If you decide to peel, the easiest method is a quick blanch. Cut a small X on the bottom of each tomato, drop them into boiling water for 20–30 seconds, then move them to a bowl of cold water. The skin usually slips off with your fingers or a paring knife.

This works best with ripe tomatoes. If the fruit is under-ripe and firm, the skin clings tighter and you may need a few extra seconds in the hot water. After peeling, you can chop, crush, or grate the flesh into your pot, then season as usual.

Washing And Storage Basics

Washing handles most “outside” worries. Rinse under cool running water, rub the surface with clean hands, then dry with a clean towel. Wash first, then cut. That keeps dirt from being dragged across the flesh.

Once a tomato is cut, store it cold if you’re not eating it soon. Health Canada’s page on food safety for fruits and vegetables covers safe washing and handling practices for produce.

Cases Where Skins Can Be A Bad Fit

“Bad fit” means “not worth it for you,” not “dangerous.” Most people do fine with tomato skins. Some situations call for peeling or blending, and it’s fine to choose comfort.

Situation Why Skins Can Bug You What To Do
Ultra-smooth soup Skin flecks show up Blend, then strain if you want it extra smooth
Smooth marinara Skins roll into ribbons Peel, or simmer then blend with an immersion blender
Digestive flare-ups Extra rough fiber can irritate Use peeled tomatoes or pass sauce through a food mill
Very thick-skinned tomatoes Chewy bite in salads Choose thinner-skinned varieties or use cherry tomatoes
Kids who reject texture Skins feel odd Dice small, roast, or blend into sauce
Tomato jam or ketchup Skins block smooth spread Cook down, then run through a food mill
Stuffed tomatoes Skins can split Score a small X on the base before baking

Simple Ways To Make Skins Easier To Eat

If you want the whole tomato but not the texture issues, these small moves help.

Roast First

Roasting softens skins and deepens tomato flavor.
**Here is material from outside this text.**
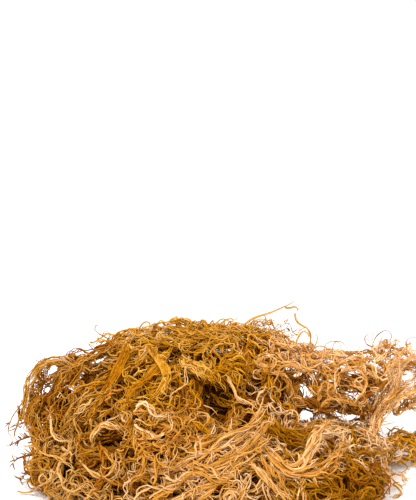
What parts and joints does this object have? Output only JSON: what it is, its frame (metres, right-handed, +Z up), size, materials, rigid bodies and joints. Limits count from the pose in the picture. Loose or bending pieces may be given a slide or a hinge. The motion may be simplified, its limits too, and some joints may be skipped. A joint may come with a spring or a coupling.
{
  "type": "heap of dried golden sea moss",
  "caption": "Loose heap of dried golden sea moss, wiry forked strands matted into tufts and twisted hanks, lying on a flat underside.",
  "frame": {"origin": "middle of the flat spot under the heap, on the surface that it lies on", "axes": "+Z up, +X along the heap's length to the right, -Y towards the front"},
  "size_m": [0.237, 0.1394, 0.0816],
  "materials": {
    "pale_strands": "dry, matt",
    "golden_strands": "dry, slightly waxy",
    "brown_strands": "dry, slightly waxy"
  },
  "bodies": {
    "root": {"under_tuft": "brown_strands", "left_tuft": "golden_strands", "left_front_tuft": "golden_strands", "back_left_tuft": "golden_strands", "back_middle_tuft": "golden_strands", "back_right_tuft": "golden_strands", "amber_tuft": "golden_strands", "curl_tuft": "pale_strands", "front_tuft": "pale_strands", "tangle_tuft": "pale_strands", "right_front_tuft": "brown_strands", "spray_tuft": "golden_strands", "upper_right_tuft": "pale_strands", "front_hank": "pale_strands", "right_hank": "pale_strands"}
  },
  "joints": []
}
Halve tomatoes, add oil and salt, then roast until wrinkled. After roasting, skins blend into sauces more easily.

Blend With A Little Fat

Lycopene is fat-soluble, so sauces made with a bit of olive oil can help your body absorb it. Blend a cooked tomato sauce with a drizzle of oil for a smooth, rich finish.

The Takeaway On Eating Tomato Skins

Tomato skins are safe to eat for most people, and they add fiber plus the pigments that give tomatoes their color. If you like the texture, keep them. If you hate the texture, blend or peel and move on with your meal.